French police kill man who was trying to set fire to synagogue

French police on Friday shot dead a man armed with a knife and a crowbar who was trying to set fire to a synagogue in the northern city of Rouen, adding to concerns over an upsurge of anti-Semitic violence in the country.

French police kill man who was trying to set fire to synagogue

The French Jewish community, the third largest in the world, has for months been on edge in the face of a growing number of attacks and desecrations of memorials.

“National police in Rouen neutralised early this morning an armed individual who clearly wanted to set fire to the city’s synagogue,” Interior Minister Gerald Darmanin wrote on X, formerly Twitter.

Police responded at 6.45 am to reports of “fire near the synagogue”, a police source said.

A source close to the case told AFP the man “was armed with a knife and an iron bar, he approached police, who fired. The individual died”.

“It is not only the Jewish community that is affected. It is the entire city of Rouen that is bruised and in shock,” Rouen Mayor Nicolas Mayer-Rossignol wrote on X.

He made clear there were no other victims other than the attacker.

Two separate investigations have been opened, one into the fire at the synagogue and another into the circumstances of the death of the individual killed by the police, Rouen prosecutors said.

Such an investigation by France’s police inspectorate general is automatic whenever an individual is killed by the police.

The man threatened a police officer with a knife and the latter used his service weapon, said the Rouen prosecutor.

The dead man was not immediately identified, a police source said.

Asked by AFP, the National Anti-Terrorism Prosecutor’s Office said that it is currently assessing whether it will take up the case.

France has the largest Jewish community of any country after Israel and the United States, as well as Europe’s largest Muslim community.

There have been tensions in France in the wake of the October 7th attack by Palestinian militant group Hamas on Israel, followed by the Israeli bombardment of the Gaza Strip.

Red hand graffiti was painted onto France’s Holocaust Memorial earlier this week, prompted anger including from President Emmanuel Macron who condemned “odious anti-Semitism”.

“Attempting to burn a synagogue is an attempt to intimidate all Jews.
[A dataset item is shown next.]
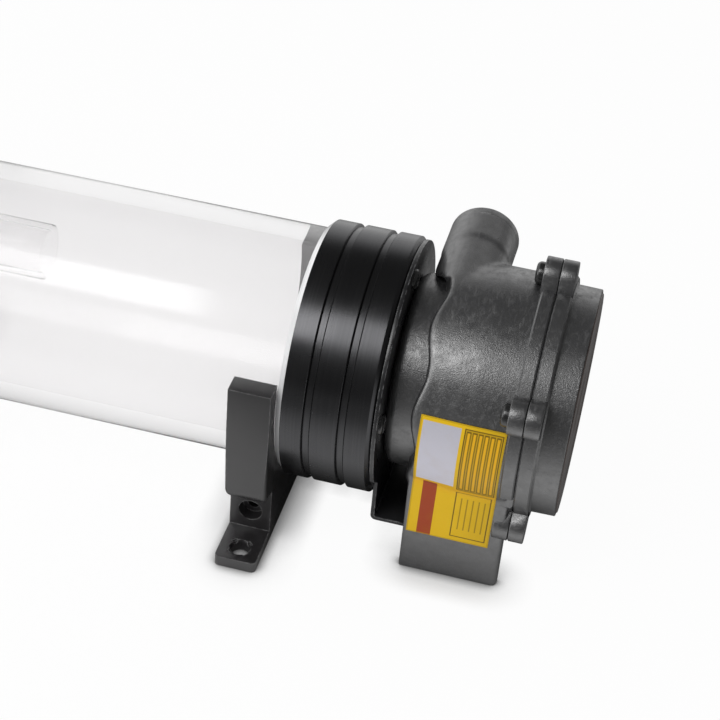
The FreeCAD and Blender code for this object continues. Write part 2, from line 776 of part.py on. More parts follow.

Once again, there is an attempt to impose a climate of terror on the Jews of our country. Combating anti-Semitism means defending the Republic,” Yonathan Arfi, the president of the Representative Council of Jewish Institutions of France (CRIF). wrote on X.

France was hit from 2015 by a spate of Islamist attacks that also hit Jewish targets. There have been isolated attacks in recent months and France’s security alert remains at its highest level.